**YOUR INSTRUCTIONS:**
Each entry should be quoted word for word, including every mark of punctuation.

**DATA SHOWN:**
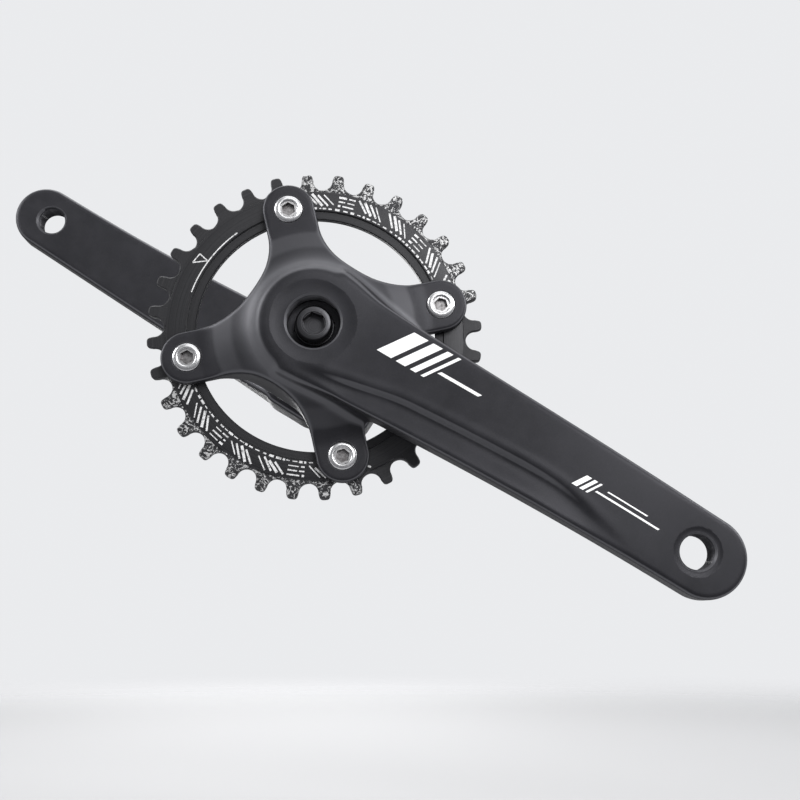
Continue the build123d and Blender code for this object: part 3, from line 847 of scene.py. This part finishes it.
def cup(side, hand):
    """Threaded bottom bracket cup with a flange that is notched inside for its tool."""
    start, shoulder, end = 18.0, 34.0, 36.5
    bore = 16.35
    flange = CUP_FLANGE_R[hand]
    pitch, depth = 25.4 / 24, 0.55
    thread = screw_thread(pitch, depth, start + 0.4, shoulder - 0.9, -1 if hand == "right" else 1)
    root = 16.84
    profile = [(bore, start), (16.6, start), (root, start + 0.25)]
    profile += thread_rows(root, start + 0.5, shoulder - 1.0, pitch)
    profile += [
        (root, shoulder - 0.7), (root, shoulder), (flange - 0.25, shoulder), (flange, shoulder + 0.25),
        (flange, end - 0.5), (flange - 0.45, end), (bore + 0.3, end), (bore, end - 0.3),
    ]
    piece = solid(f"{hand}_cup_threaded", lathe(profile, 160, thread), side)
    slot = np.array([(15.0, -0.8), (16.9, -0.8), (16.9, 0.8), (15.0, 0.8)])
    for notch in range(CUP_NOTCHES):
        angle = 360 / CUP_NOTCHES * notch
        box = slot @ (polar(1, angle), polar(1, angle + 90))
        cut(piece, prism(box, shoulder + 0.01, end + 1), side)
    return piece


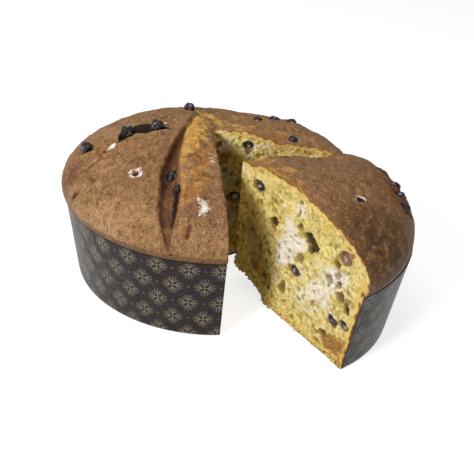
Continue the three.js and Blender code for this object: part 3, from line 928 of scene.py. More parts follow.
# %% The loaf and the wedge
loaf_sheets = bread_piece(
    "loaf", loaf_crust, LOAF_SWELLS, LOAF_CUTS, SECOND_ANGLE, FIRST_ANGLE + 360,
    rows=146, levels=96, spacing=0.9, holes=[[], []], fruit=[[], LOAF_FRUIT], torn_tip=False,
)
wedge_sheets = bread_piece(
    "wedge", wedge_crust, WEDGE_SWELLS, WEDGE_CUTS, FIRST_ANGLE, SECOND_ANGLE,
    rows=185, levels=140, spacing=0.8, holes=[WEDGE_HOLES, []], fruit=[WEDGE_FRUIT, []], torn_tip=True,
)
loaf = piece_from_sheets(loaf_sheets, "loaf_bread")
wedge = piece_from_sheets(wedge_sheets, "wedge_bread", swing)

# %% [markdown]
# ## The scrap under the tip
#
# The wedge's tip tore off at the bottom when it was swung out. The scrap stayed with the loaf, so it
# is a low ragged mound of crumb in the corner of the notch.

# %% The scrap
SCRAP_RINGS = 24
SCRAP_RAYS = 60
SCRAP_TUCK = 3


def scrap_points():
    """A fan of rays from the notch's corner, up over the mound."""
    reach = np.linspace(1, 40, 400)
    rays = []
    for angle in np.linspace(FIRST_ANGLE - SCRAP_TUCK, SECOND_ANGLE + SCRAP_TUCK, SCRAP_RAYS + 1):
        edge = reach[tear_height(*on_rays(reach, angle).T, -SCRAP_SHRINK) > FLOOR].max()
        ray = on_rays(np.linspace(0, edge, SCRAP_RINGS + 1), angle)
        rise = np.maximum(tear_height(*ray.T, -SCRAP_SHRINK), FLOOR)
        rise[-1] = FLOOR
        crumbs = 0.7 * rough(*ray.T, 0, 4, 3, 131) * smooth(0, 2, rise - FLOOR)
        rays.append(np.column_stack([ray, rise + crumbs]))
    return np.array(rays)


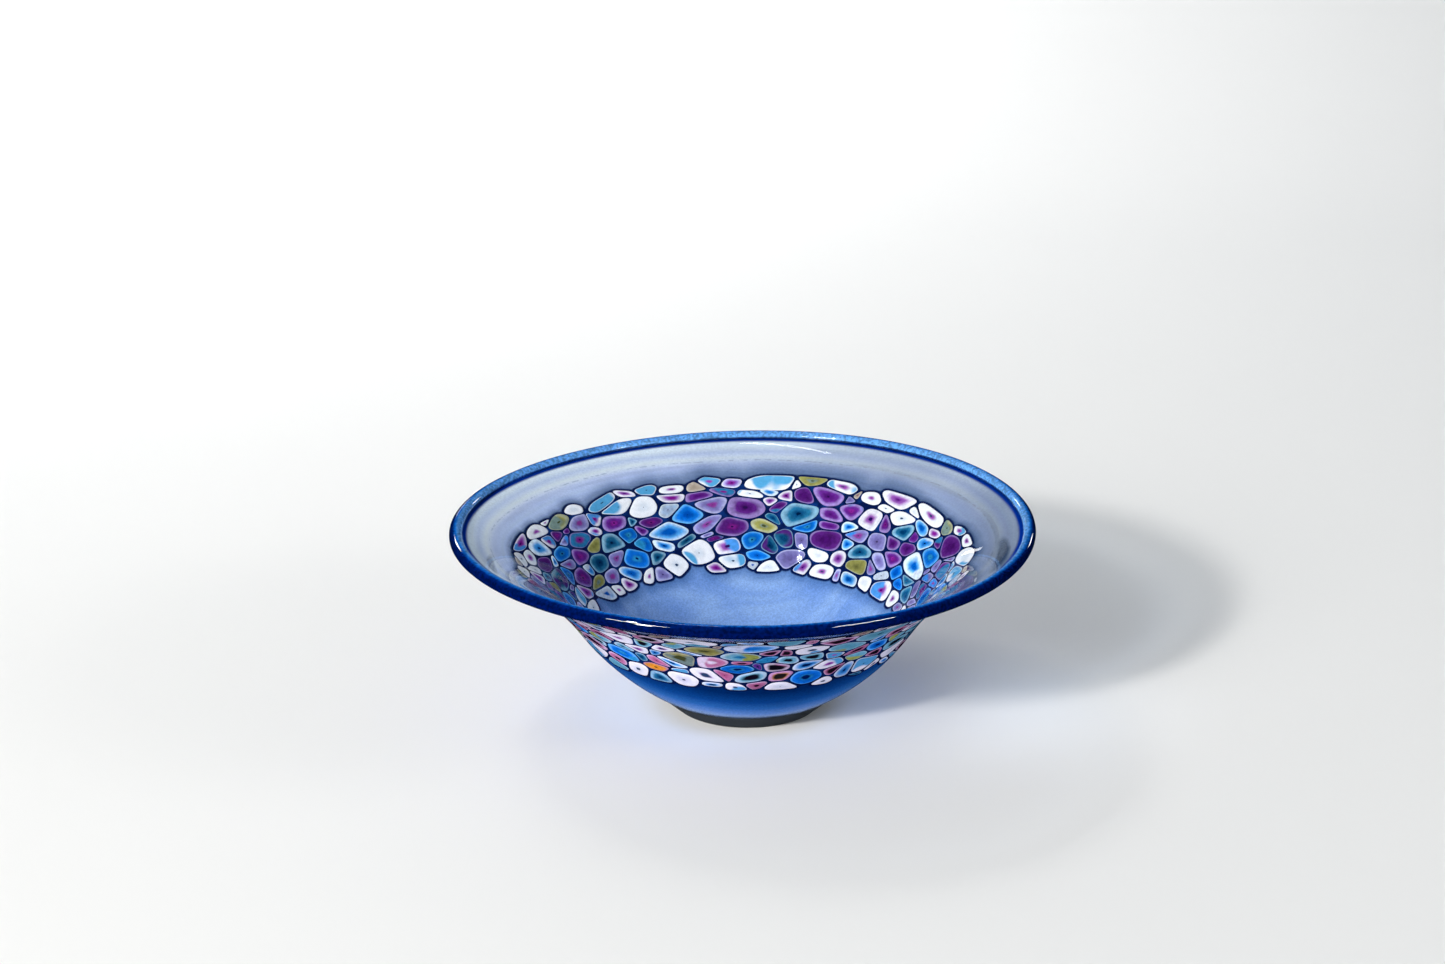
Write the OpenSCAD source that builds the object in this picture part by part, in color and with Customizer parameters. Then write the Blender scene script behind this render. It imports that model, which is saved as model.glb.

**EXPECTED OUTPUT:**
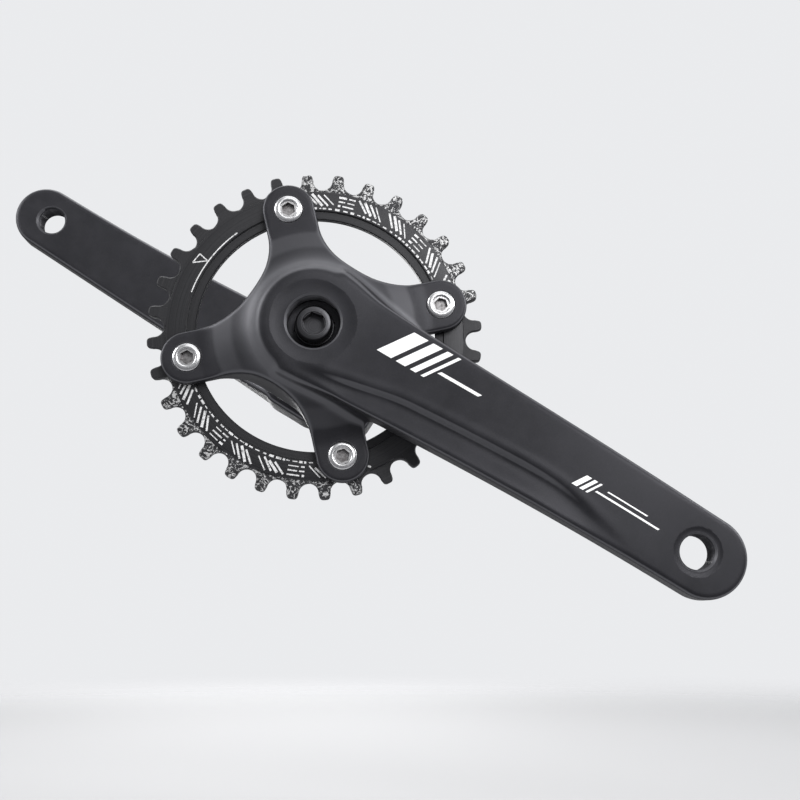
Continue the build123d and Blender code for this object: part 3, from line 847 of scene.py. This part finishes it.
def cup(side, hand):
    """Threaded bottom bracket cup with a flange that is notched inside for its tool."""
    start, shoulder, end = 18.0, 34.0, 36.5
    bore = 16.35
    flange = CUP_FLANGE_R[hand]
    pitch, depth = 25.4 / 24, 0.55
    thread = screw_thread(pitch, depth, start + 0.4, shoulder - 0.9, -1 if hand == "right" else 1)
    root = 16.84
    profile = [(bore, start), (16.6, start), (root, start + 0.25)]
    profile += thread_rows(root, start + 0.5, shoulder - 1.0, pitch)
    profile += [
        (root, shoulder - 0.7), (root, shoulder), (flange - 0.25, shoulder), (flange, shoulder + 0.25),
        (flange, end - 0.5), (flange - 0.45, end), (bore + 0.3, end), (bore, end - 0.3),
    ]
    piece = solid(f"{hand}_cup_threaded", lathe(profile, 160, thread), side)
    slot = np.array([(15.0, -0.8), (16.9, -0.8), (16.9, 0.8), (15.0, 0.8)])
    for notch in range(CUP_NOTCHES):
        angle = 360 / CUP_NOTCHES * notch
        box = slot @ (polar(1, angle), polar(1, angle + 90))
        cut(piece, prism(box, shoulder + 0.01, end + 1), side)
    return piece


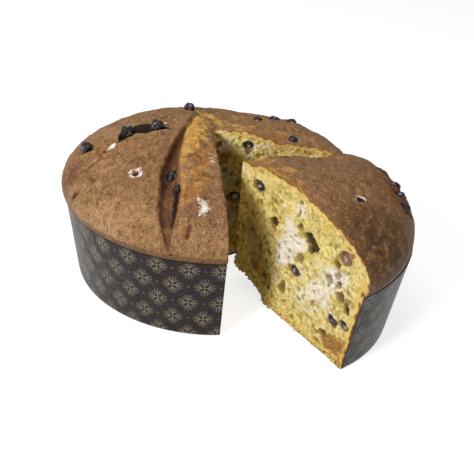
Continue the three.js and Blender code for this object: part 3, from line 928 of scene.py. More parts follow.
# %% The loaf and the wedge
loaf_sheets = bread_piece(
    "loaf", loaf_crust, LOAF_SWELLS, LOAF_CUTS, SECOND_ANGLE, FIRST_ANGLE + 360,
    rows=146, levels=96, spacing=0.9, holes=[[], []], fruit=[[], LOAF_FRUIT], torn_tip=False,
)
wedge_sheets = bread_piece(
    "wedge", wedge_crust, WEDGE_SWELLS, WEDGE_CUTS, FIRST_ANGLE, SECOND_ANGLE,
    rows=185, levels=140, spacing=0.8, holes=[WEDGE_HOLES, []], fruit=[WEDGE_FRUIT, []], torn_tip=True,
)
loaf = piece_from_sheets(loaf_sheets, "loaf_bread")
wedge = piece_from_sheets(wedge_sheets, "wedge_bread", swing)

# %% [markdown]
# ## The scrap under the tip
#
# The wedge's tip tore off at the bottom when it was swung out. The scrap stayed with the loaf, so it
# is a low ragged mound of crumb in the corner of the notch.

# %% The scrap
SCRAP_RINGS = 24
SCRAP_RAYS = 60
SCRAP_TUCK = 3


def scrap_points():
    """A fan of rays from the notch's corner, up over the mound."""
    reach = np.linspace(1, 40, 400)
    rays = []
    for angle in np.linspace(FIRST_ANGLE - SCRAP_TUCK, SECOND_ANGLE + SCRAP_TUCK, SCRAP_RAYS + 1):
        edge = reach[tear_height(*on_rays(reach, angle).T, -SCRAP_SHRINK) > FLOOR].max()
        ray = on_rays(np.linspace(0, edge, SCRAP_RINGS + 1), angle)
        rise = np.maximum(tear_height(*ray.T, -SCRAP_SHRINK), FLOOR)
        rise[-1] = FLOOR
        crumbs = 0.7 * rough(*ray.T, 0, 4, 3, 131) * smooth(0, 2, rise - FLOOR)
        rays.append(np.column_stack([ray, rise + crumbs]))
    return np.array(rays)


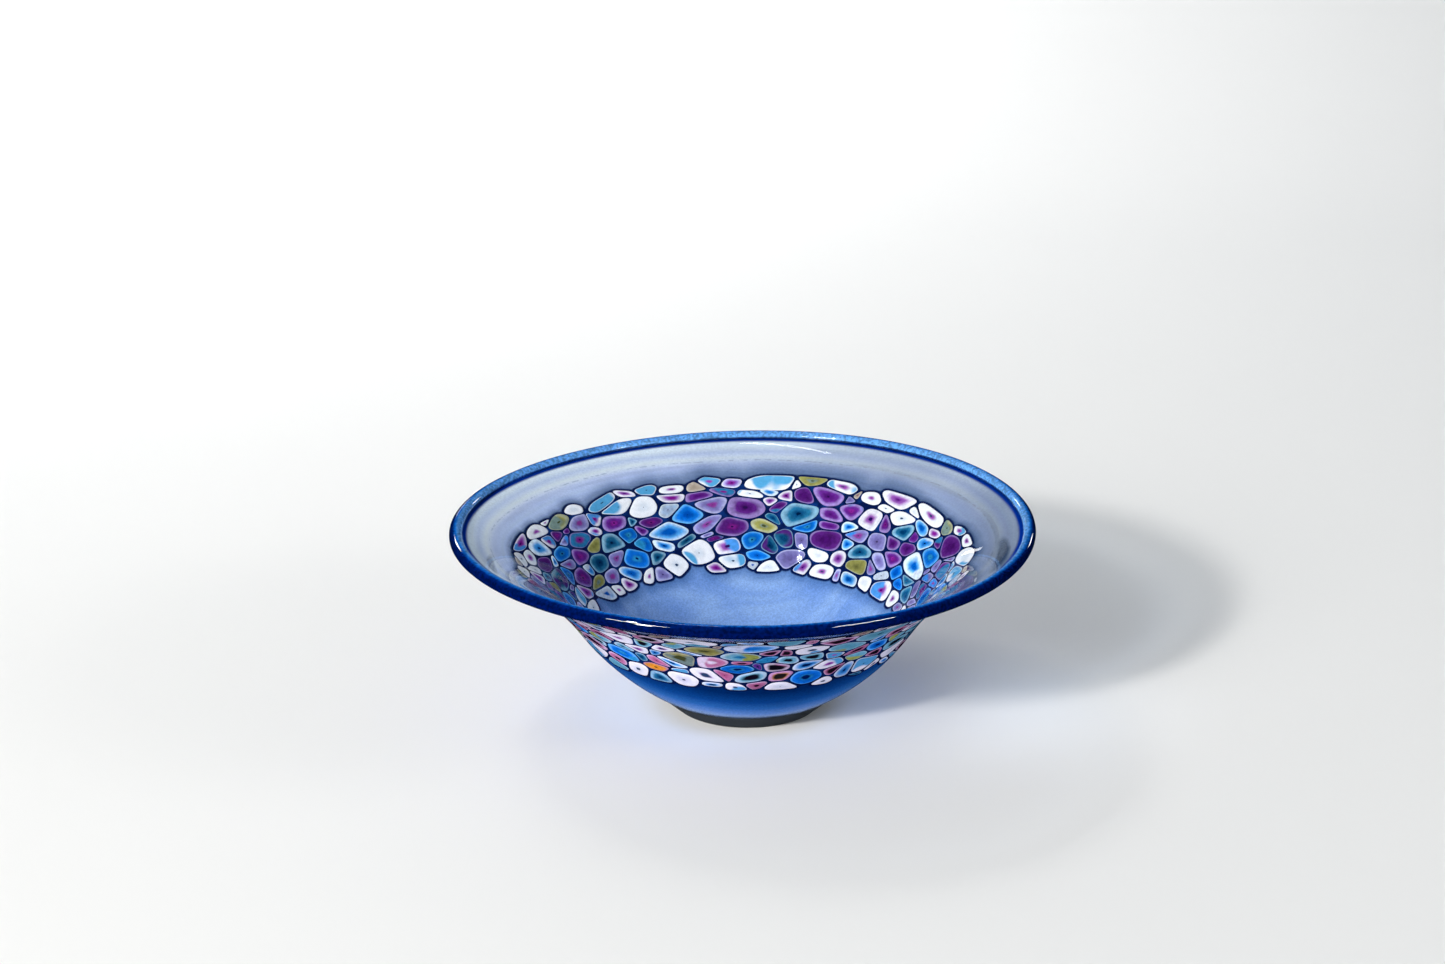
Write the OpenSCAD source that builds the object in this picture part by part, in color and with Customizer parameters. Then write the Blender scene script behind this render. It imports that model, which is saved as model.glb.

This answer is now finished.